Count how many lines hold the word "with" and give that number as the whole answer.

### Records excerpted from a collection
----------------
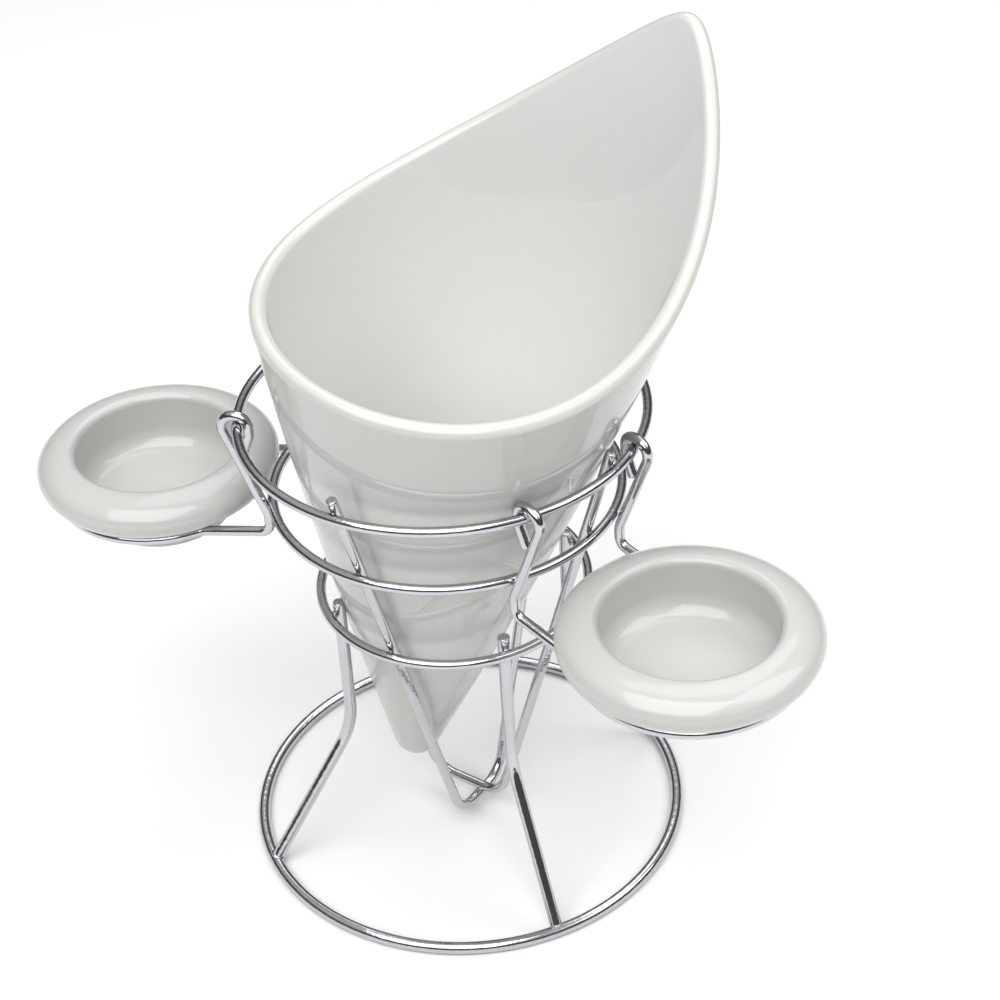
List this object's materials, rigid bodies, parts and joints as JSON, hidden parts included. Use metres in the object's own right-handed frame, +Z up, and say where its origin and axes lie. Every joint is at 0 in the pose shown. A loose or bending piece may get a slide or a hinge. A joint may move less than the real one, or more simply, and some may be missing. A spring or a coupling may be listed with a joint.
{
  "type": "fries_cone_stand",
  "caption": "Glazed porcelain fries cone with a slanted, pointed mouth, leaning in a round chromed wire stand that carries dip dishes in hooked wire holders.",
  "frame": {"origin": "on the ground, in the middle of the stand's base ring", "axes": "+Z up, +Y to the back, away from the viewer of the picture, +X to the viewer's right"},
  "size_m": [0.2195, 0.1682, 0.2485],
  "materials": {
    "glaze": "glossy white glaze",
    "wire": "bright polished chrome plate"
  },
  "bodies": {
    "root": {"fries_cone": "glaze", "base_ring": "wire", "lower_ring": "wire", "middle_ring": "wire", "upper_ring": "wire", "right_leg": "wire", "back_leg": "wire", "left_leg": "wire", "front_leg": "wire", "long_v_wire": "wire", "cross_v_wire": "wire", "right_holder": "wire", "left_holder": "wire", "right_dish": "glaze", "left_dish": "glaze"}
  },
  "joints": []
}
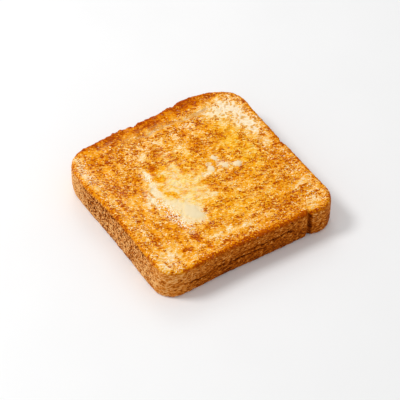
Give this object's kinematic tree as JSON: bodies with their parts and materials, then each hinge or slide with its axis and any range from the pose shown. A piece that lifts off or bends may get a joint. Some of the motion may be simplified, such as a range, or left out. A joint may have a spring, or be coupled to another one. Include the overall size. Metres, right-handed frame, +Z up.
----------------
### Answer to this task
3